Sven Nykvist’s photography is beautiful, as always, and enormously helpful in establishing the film’s mood. Utilizing a higher-contrast black-and-white than normal, with dramatic chiaroscuro, the night scenes especially reminded me of the ethereal other-worldliness of silent films. Bergman has always been fascinated by the human face, and its ability to serve as a window into pain and sublimity, but here he adds that element of his faces looking at us. (Note: it is impossible to appreciate the cinematography via the atrocious transfers currently available for streaming on Netflix and Amazon Instant. If you can, try to see the film some other way.)
The end of the film descends into a paranoid, Polanskiesque fantasia of the absurd.
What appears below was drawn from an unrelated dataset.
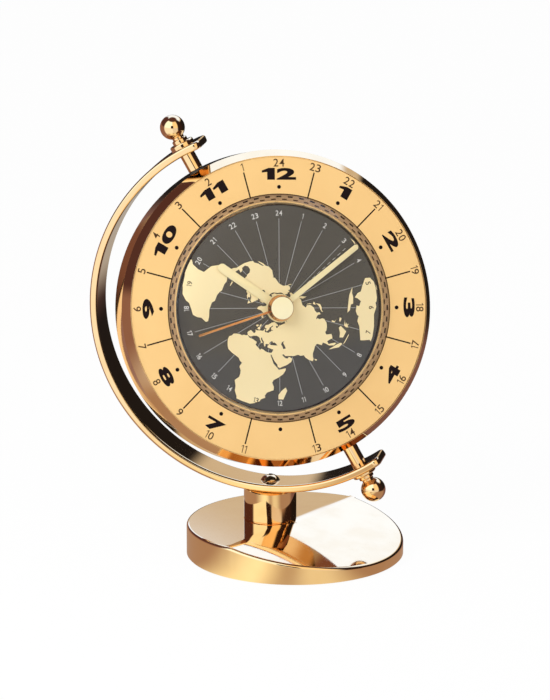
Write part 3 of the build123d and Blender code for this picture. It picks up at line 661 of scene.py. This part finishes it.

I wouldn’t dream of ruining it for you, but it involves walking on the ceiling, a woman peeling her face off, and a bizarre public sex ritual. If you’ve seen Rosemary’s Baby or, more precisely, The Tenant, you’ll have an idea what to expect. Does it really happen? Is it all in Johan’s mind? Either way, how does Alma know about it, as she is ostensibly relating everything to us? Who is really the insane one in the film? Like any great movie, Hour of the Wolf leaves you with more than you bring into it, ensuring that it burrows its way into your head and can’t leave. Hour of the Wolf has been described by some critics (like Leonard Maltin) as minor Bergman; it’s hard not to agree, but minor Bergman still towers over most other films. And in the horror genre, even a minor Bergman becomes an instant, bona fide classic.